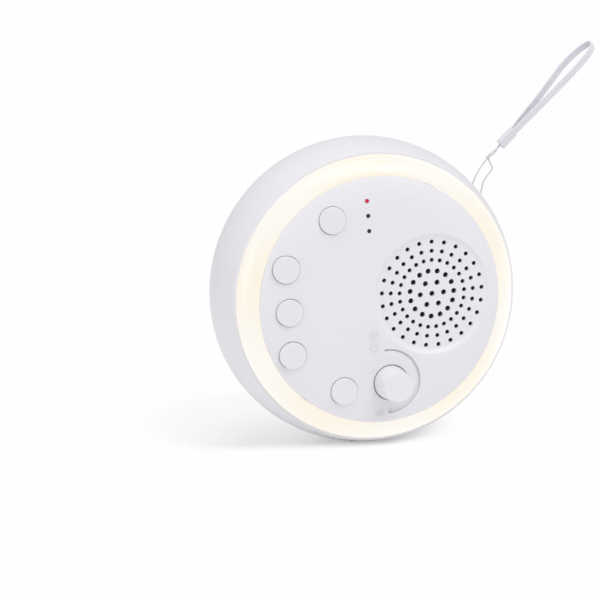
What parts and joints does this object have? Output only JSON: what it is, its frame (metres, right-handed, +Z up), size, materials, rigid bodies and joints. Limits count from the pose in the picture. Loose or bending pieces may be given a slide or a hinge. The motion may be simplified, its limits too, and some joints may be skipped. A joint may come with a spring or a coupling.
{
  "type": "white noise sound machine",
  "caption": "Round portable white noise sound machine with a light ring, drilled speaker grille, push buttons, a turning knob and a wrist strap; stands on its rim.",
  "frame": {"origin": "on the floor under the middle of the body's bounding box, strap left out", "axes": "+Z up, the control panel faces -Y, +X to the right seen from the front; the housing's axis lies along Y"},
  "size_m": [0.1443, 0.0554, 0.1272],
  "materials": {
    "housing_abs": "satin moulded ABS",
    "panel_abs": "satin moulded ABS",
    "button_abs": "satin moulded ABS",
    "knob_abs": "satin moulded ABS",
    "ring_diffuser": "opal polycarbonate, lit warm white",
    "foot_rubber": "soft grey silicone rubber",
    "screw_steel": "zinc-plated steel",
    "plated_steel": "nickel-plated steel",
    "circuit_board": "green glass-epoxy laminate",
    "lamp_phosphor": "yellow phosphor in white frame",
    "lit_red": "red light pipe, lit",
    "dark_pipe": "smoked light pipe",
    "black_cloth": "thin woven acoustic cloth",
    "black_foam": "closed-cell foam",
    "roll_rubber": "moulded rubber",
    "spider_cloth": "resin-stiffened cotton",
    "cone_paper": "pressed paper pulp",
    "coil_copper": "enamelled copper wire",
    "ferrite": "sintered ferrite",
    "chip_epoxy": "moulded epoxy",
    "socket_nylon": "natural nylon",
    "switch_plastic": "black PBT",
    "plunger_nylon": "natural nylon",
    "cell_can": "steel can with wound cell inside",
    "cell_sleeve": "heat-shrunk PVC film",
    "lead_insulation": "PVC insulation",
    "strap_string": "thin braided nylon",
    "strap_webbing": "flat woven polyester webbing",
    "sleeve_plastic": "moulded polyethylene"
  },
  "bodies": {
    "body": {"rear_housing": "housing_abs", "base_foot": "foot_rubber", "rear_feet": "foot_rubber", "housing_screws": "screw_steel", "light_ring": "ring_diffuser", "ring_board": "circuit_board", "ring_lamps": "lamp_phosphor", "front_panel": "panel_abs", "speaker_cloth": "black_cloth", "speaker_gasket": "black_foam", "speaker_frame": "plated_steel", "speaker_surround": "roll_rubber", "speaker_spider": "spider_cloth", "speaker_top_plate": "plated_steel", "speaker_magnet": "ferrite", "speaker_yoke": "plated_steel", "speaker_screws": "screw_steel", "main_board": "circuit_board", "board_parts": "chip_epoxy", "board_sockets": "socket_nylon", "board_screws": "screw_steel", "switch_bodies": "switch_plastic", "indicator_lamps": "lamp_phosphor", "indicator_lit": "lit_red", "indicator_dark": "dark_pipe", "potentiometer": "switch_plastic", "battery_cell": "cell_can", "battery_sleeve": "cell_sleeve", "battery_board": "circuit_board", "battery_pad": "black_foam", "charge_board": "circuit_board", "charge_parts": "chip_epoxy", "usb_shell": "plated_steel", "usb_tongue": "switch_plastic", "battery_leads": "lead_insulation", "link_leads": "lead_insulation", "speaker_leads": "lead_insulation", "ring_leads": "lead_insulation", "strap_string": "strap_string", "strap_knot": "strap_string", "strap_sleeve": "sleeve_plastic", "strap_webbing": "strap_webbing"},
    "button_top": {"button_top": "button_abs", "plunger_top": "plunger_nylon"},
    "button_left_upper": {"button_left_upper": "button_abs", "plunger_left_upper": "plunger_nylon"},
    "button_left_middle": {"button_left_middle": "button_abs", "plunger_left_middle": "plunger_nylon"},
    "button_left_lower": {"button_left_lower": "button_abs", "plunger_left_lower": "plunger_nylon"},
    "button_bottom": {"button_bottom": "button_abs", "plunger_bottom": "plunger_nylon"},
    "knob": {"knob": "knob_abs", "knob_shaft": "plated_steel"},
    "cone": {"speaker_cone": "cone_paper", "speaker_dust_cap": "cone_paper", "voice_coil": "coil_copper"}
  },
  "joints": [
    {"name": "press_top", "type": "slide", "parent": "body", "child": "button_top", "axis": [0, 1, 0], "range_m": [0, 0.0005], "stiffness_N_per_m": 1200, "springref_m": -0.0005},
    {"name": "press_left_upper", "type": "slide", "parent": "body", "child": "button_left_upper", "axis": [0, 1, 0], "range_m": [0, 0.0005], "stiffness_N_per_m": 1200, "springref_m": -0.0005},
    {"name": "press_left_middle", "type": "slide", "parent": "body", "child": "button_left_middle", "axis": [0, 1, 0], "range_m": [0, 0.0005], "stiffness_N_per_m": 1200, "springref_m": -0.0005},
    {"name": "press_left_lower", "type": "slide", "parent": "body", "child": "button_left_lower", "axis": [0, 1, 0], "range_m": [0, 0.0005], "stiffness_N_per_m": 1200, "springref_m": -0.0005},
    {"name": "press_bottom", "type": "slide", "parent": "body", "child": "button_bottom", "axis": [0, 1, 0], "range_m": [0, 0.0005], "stiffness_N_per_m": 1200, "springref_m": -0.0005},
    {"name": "knob_turn", "type": "hinge", "parent": "body", "child": "knob", "pos_m": [0.00125, -0.01905, 0.02321], "axis": [0, 1, 0], "range_deg": [-140, 140]},
    {"name": "cone_travel", "type": "slide", "parent": "body", "child": "cone", "axis": [0, -1, 0], "range_m": [-0.0005, 0.0005], "stiffness_N_per_m": 900}
  ]
}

**Aim**
Write the material out again word for word.

**Written solution**
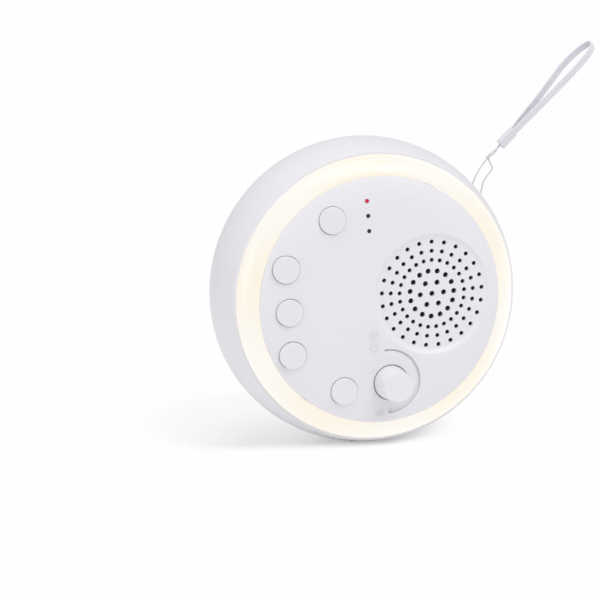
What parts and joints does this object have? Output only JSON: what it is, its frame (metres, right-handed, +Z up), size, materials, rigid bodies and joints. Limits count from the pose in the picture. Loose or bending pieces may be given a slide or a hinge. The motion may be simplified, its limits too, and some joints may be skipped. A joint may come with a spring or a coupling.
{
  "type": "white noise sound machine",
  "caption": "Round portable white noise sound machine with a light ring, drilled speaker grille, push buttons, a turning knob and a wrist strap; stands on its rim.",
  "frame": {"origin": "on the floor under the middle of the body's bounding box, strap left out", "axes": "+Z up, the control panel faces -Y, +X to the right seen from the front; the housing's axis lies along Y"},
  "size_m": [0.1443, 0.0554, 0.1272],
  "materials": {
    "housing_abs": "satin moulded ABS",
    "panel_abs": "satin moulded ABS",
    "button_abs": "satin moulded ABS",
    "knob_abs": "satin moulded ABS",
    "ring_diffuser": "opal polycarbonate, lit warm white",
    "foot_rubber": "soft grey silicone rubber",
    "screw_steel": "zinc-plated steel",
    "plated_steel": "nickel-plated steel",
    "circuit_board": "green glass-epoxy laminate",
    "lamp_phosphor": "yellow phosphor in white frame",
    "lit_red": "red light pipe, lit",
    "dark_pipe": "smoked light pipe",
    "black_cloth": "thin woven acoustic cloth",
    "black_foam": "closed-cell foam",
    "roll_rubber": "moulded rubber",
    "spider_cloth": "resin-stiffened cotton",
    "cone_paper": "pressed paper pulp",
    "coil_copper": "enamelled copper wire",
    "ferrite": "sintered ferrite",
    "chip_epoxy": "moulded epoxy",
    "socket_nylon": "natural nylon",
    "switch_plastic": "black PBT",
    "plunger_nylon": "natural nylon",
    "cell_can": "steel can with wound cell inside",
    "cell_sleeve": "heat-shrunk PVC film",
    "lead_insulation": "PVC insulation",
    "strap_string": "thin braided nylon",
    "strap_webbing": "flat woven polyester webbing",
    "sleeve_plastic": "moulded polyethylene"
  },
  "bodies": {
    "body": {"rear_housing": "housing_abs", "base_foot": "foot_rubber", "rear_feet": "foot_rubber", "housing_screws": "screw_steel", "light_ring": "ring_diffuser", "ring_board": "circuit_board", "ring_lamps": "lamp_phosphor", "front_panel": "panel_abs", "speaker_cloth": "black_cloth", "speaker_gasket": "black_foam", "speaker_frame": "plated_steel", "speaker_surround": "roll_rubber", "speaker_spider": "spider_cloth", "speaker_top_plate": "plated_steel", "speaker_magnet": "ferrite", "speaker_yoke": "plated_steel", "speaker_screws": "screw_steel", "main_board": "circuit_board", "board_parts": "chip_epoxy", "board_sockets": "socket_nylon", "board_screws": "screw_steel", "switch_bodies": "switch_plastic", "indicator_lamps": "lamp_phosphor", "indicator_lit": "lit_red", "indicator_dark": "dark_pipe", "potentiometer": "switch_plastic", "battery_cell": "cell_can", "battery_sleeve": "cell_sleeve", "battery_board": "circuit_board", "battery_pad": "black_foam", "charge_board": "circuit_board", "charge_parts": "chip_epoxy", "usb_shell": "plated_steel", "usb_tongue": "switch_plastic", "battery_leads": "lead_insulation", "link_leads": "lead_insulation", "speaker_leads": "lead_insulation", "ring_leads": "lead_insulation", "strap_string": "strap_string", "strap_knot": "strap_string", "strap_sleeve": "sleeve_plastic", "strap_webbing": "strap_webbing"},
    "button_top": {"button_top": "button_abs", "plunger_top": "plunger_nylon"},
    "button_left_upper": {"button_left_upper": "button_abs", "plunger_left_upper": "plunger_nylon"},
    "button_left_middle": {"button_left_middle": "button_abs", "plunger_left_middle": "plunger_nylon"},
    "button_left_lower": {"button_left_lower": "button_abs", "plunger_left_lower": "plunger_nylon"},
    "button_bottom": {"button_bottom": "button_abs", "plunger_bottom": "plunger_nylon"},
    "knob": {"knob": "knob_abs", "knob_shaft": "plated_steel"},
    "cone": {"speaker_cone": "cone_paper", "speaker_dust_cap": "cone_paper", "voice_coil": "coil_copper"}
  },
  "joints": [
    {"name": "press_top", "type": "slide", "parent": "body", "child": "button_top", "axis": [0, 1, 0], "range_m": [0, 0.0005], "stiffness_N_per_m": 1200, "springref_m": -0.0005},
    {"name": "press_left_upper", "type": "slide", "parent": "body", "child": "button_left_upper", "axis": [0, 1, 0], "range_m": [0, 0.0005], "stiffness_N_per_m": 1200, "springref_m": -0.0005},
    {"name": "press_left_middle", "type": "slide", "parent": "body", "child": "button_left_middle", "axis": [0, 1, 0], "range_m": [0, 0.0005], "stiffness_N_per_m": 1200, "springref_m": -0.0005},
    {"name": "press_left_lower", "type": "slide", "parent": "body", "child": "button_left_lower", "axis": [0, 1, 0], "range_m": [0, 0.0005], "stiffness_N_per_m": 1200, "springref_m": -0.0005},
    {"name": "press_bottom", "type": "slide", "parent": "body", "child": "button_bottom", "axis": [0, 1, 0], "range_m": [0, 0.0005], "stiffness_N_per_m": 1200, "springref_m": -0.0005},
    {"name": "knob_turn", "type": "hinge", "parent": "body", "child": "knob", "pos_m": [0.00125, -0.01905, 0.02321], "axis": [0, 1, 0], "range_deg": [-140, 140]},
    {"name": "cone_travel", "type": "slide", "parent": "body", "child": "cone", "axis": [0, -1, 0], "range_m": [-0.0005, 0.0005], "stiffness_N_per_m": 900}
  ]
}